The College of Education prepares teachers, administrators, and other professional school personnel to enter and serve the education profession. Practicum/field experiences are an exciting opportunity for learners to observe, participate, and lead in diverse educational settings, and to apply the theories and concepts learned in program course work. Faced with the challenge to meet the needs of PK-12th grade students in low performing schools and the national movement towards 21st century learning built around standards, a practicum/field experience affords learners the unique opportunity for introspection, personal change, professional growth, and self-assessment, all of which empower a sense of development as a professional. The opportunity to work in a practical setting within the field coupled with supportive guidance from the University instructor provides each learner with a strong sense of professional self-reflection.

Student teaching is an integral component of GCU teacher education programs. It provides learners with a field experience in their area and grade level of interest, giving them the opportunity to demonstrate program competency and mastery of educational knowledge and skills in a classroom setting.
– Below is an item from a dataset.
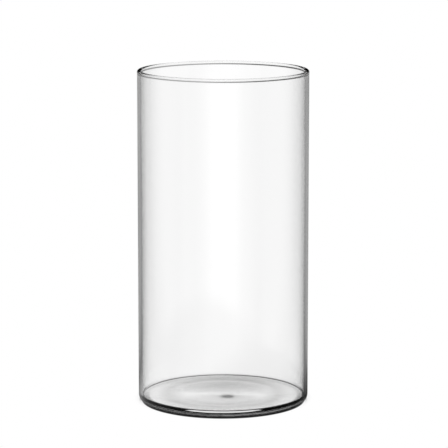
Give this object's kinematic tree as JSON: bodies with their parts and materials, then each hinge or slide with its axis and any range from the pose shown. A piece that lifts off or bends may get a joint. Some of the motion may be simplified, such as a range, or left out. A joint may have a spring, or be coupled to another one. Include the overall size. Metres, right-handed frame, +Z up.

Student teaching is designed to prepare learners to assume the duties of a certified classroom teacher, emphasizing the achievement of recognized state and national standards and leading to certification. It is a 16-week, unpaid, full-time placement, scheduled as two consecutive 8-week sessions, during which the learner is under the direct supervision of a certified Mentor Teacher. During this time, the teacher candidate is required to utilize and further develop their observation, analysis, reflection, and conferencing skills within a classroom setting. Duties and responsibilities include but are not limited to preparing lesson plans, teaching lessons, developing formative and summative assessments, and evaluating student progress.

Administrative internship is an integral component of GCU administrator education programs. Prior instructional opportunities across educational philosophy, pedagogy, learning and cognitive theory, content knowledge, and field experiences prepare learners for their administrative internship experience. The administrative internship serves as an extended culminating experience that focuses and applies learners' knowledge, thus transforming them into professionals. Throughout the administrative internship, instruction includes the use of technology, collaborative learning teams, the action inquiry process, and the sharing of knowledge and skills.